There are many phytonutrients available in different types of sprouts, but perhaps the most interesting and widely studied is the sulphoraphane found in broccoli. In 1997 a Johns Hopkins professor named Paul Talalay found in his research that broccoli sprouts had over 20 times the amount of sulphoraphane as mature broccoli. This is important because this compound is chemopreventative, meaning it increases our ability to ward off certain types of cancer. Sulphoraphane is lately showing promising results for the treatment of autism.
The enzyme amylase increases in sprouts, and breaks down some of the starches in seeds, beans or grains, which makes them easier to digest. Beans and legumes have a type of starch called oligosaccharides, which can cause gas and the more serious intestinal symptoms of irritable bowel syndrome. When you sprout these foods the level of oligosaccharides can drop by 90%.
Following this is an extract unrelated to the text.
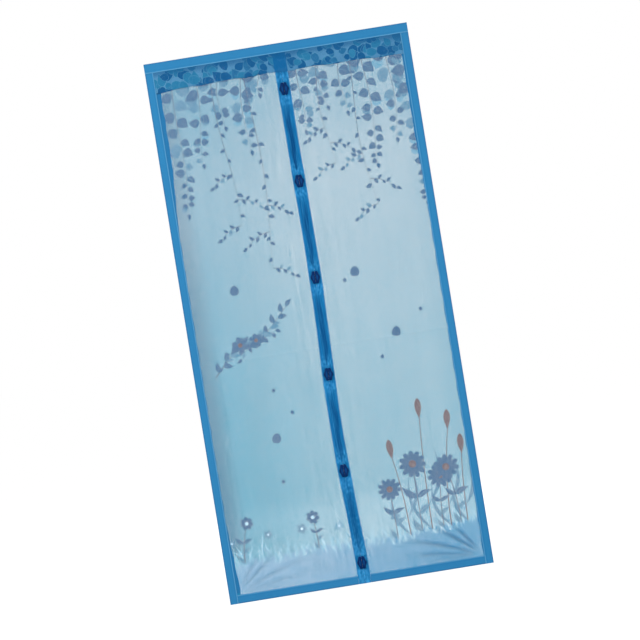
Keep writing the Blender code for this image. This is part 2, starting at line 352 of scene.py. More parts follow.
# Node helpers. A Signal is one value of a node tree, and sums with it add the nodes for them.
class Signal:
    def __init__(self, tree, socket):
        self.tree = tree
        self.socket = socket

    def __add__(self, other):
        return addMath("ADD", self, other)

    def __sub__(self, other):
        return addMath("SUBTRACT", self, other)

    def __mul__(self, other):
        return addMath("MULTIPLY", self, other)

    def __truediv__(self, other):
        return addMath("DIVIDE", self, other)


def feed(socket, value):
    if isinstance(value, Signal):
        value.tree.links.new(value.socket, socket)
    elif isinstance(value, tuple) and socket.type == "RGBA":
        socket.default_value = (*value, 1)
    else:
        socket.default_value = value


def addNode(tree, kind, inputs=None, output=0, **settings):
    node = tree.nodes.new("ShaderNode" + kind)
    for name, value in settings.items():
        setattr(node, name, value)
    for name, value in (inputs or {}).items():
        feed(node.inputs[name], value)
    return None if output is None else Signal(tree, node.outputs[output])


def addMath(operation, first, second=None, clamp=False):
    tree = (first if isinstance(first, Signal) else second).tree
    inputs = {0: first} if second is None else {0: first, 1: second}
    return addNode(tree, "Math", inputs, operation=operation, use_clamp=clamp)


def addNoise(spot, scale, detail, stretch=None):
    if stretch:
        spot = addNode(spot.tree, "VectorMath", {0: spot, 1: stretch}, operation="MULTIPLY")
    return addNode(spot.tree, "TexNoise", {"Vector": spot, "Scale": scale, "Detail": detail}, "Fac")


def addMix(share, first, second):
    return addNode(share.tree, "Mix", {"Factor": share, 6: first, 7: second}, 2, data_type="RGBA")


def addRange(value, low, high, toLow=0.0, toHigh=1.0, kind="LINEAR"):
    inputs = {"Value": value, "From Min": low, "From Max": high, "To Min": toLow, "To Max": toHigh}
    return addNode(value.tree, "MapRange", inputs, "Result", interpolation_type=kind)


def addEase(value, low, high, toLow=0.0, toHigh=1.0):
    return addRange(value, low, high, toLow, toHigh, "SMOOTHSTEP")


def objectSpot(tree):
    return addNode(tree, "TexCoord", output="Object")


def alongLine(spot, direction):
    return addNode(spot.tree, "VectorMath", {0: spot, 1: direction}, "Value", operation="DOT_PRODUCT")


def painted(tree, name):
    return addNode(tree, "Attribute", output="Fac", attribute_name=name)


# 1 for rays of the named kinds, 0 for the others
def raysOf(tree, *kinds):
    total = None
    for kind in kinds:
        ray = addNode(tree, "LightPath", output="Is " + kind + " Ray")
        total = ray if total is None else addMath("MAXIMUM", total, ray)
    return total


def newGroup(name, inputs, outputs):
    tree = bpy.data.node_groups.new(name, "ShaderNodeTree")
    for label, value in inputs.items():
        socket = tree.interface.new_socket(name=label, in_out="INPUT", socket_type="NodeSocketFloat")
        socket.default_value = value
    for label in outputs:
        tree.interface.new_socket(name=label, in_out="OUTPUT", socket_type="NodeSocketFloat")
    given = tree.nodes.new("NodeGroupInput")
    values = {label: Signal(tree, given.outputs[label]) for label in inputs}
    return tree, values, tree.nodes.new("NodeGroupOutput").inputs


def placeGroup(tree, group, **values):
    node = tree.nodes.new("ShaderNodeGroup")
    node.node_tree = group
    for name, value in values.items():
        feed(node.inputs[name], value)
    return {output.name: Signal(tree, output) for output in node.outputs}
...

Home Grown Versus Store Bought Sprouts
The most compelling reason to sprout your own seeds at home is the high incidence of food poisoning that is found in commercially made sprouts. These plants grow in a moist environment that is a perfect breeding ground for bacteria. All it takes is contact with equipment that isn’t clean, contamination from animal products or workers with poor hygiene for an outbreak to occur.
For this reason you should make sure when you grow sprouts at home that you are washing your hands and keeping your equipment clean. Also make sure meats and meat juices don’t come into any contact with your sprouts. When they are done sprouting, be sure to refrigerate them.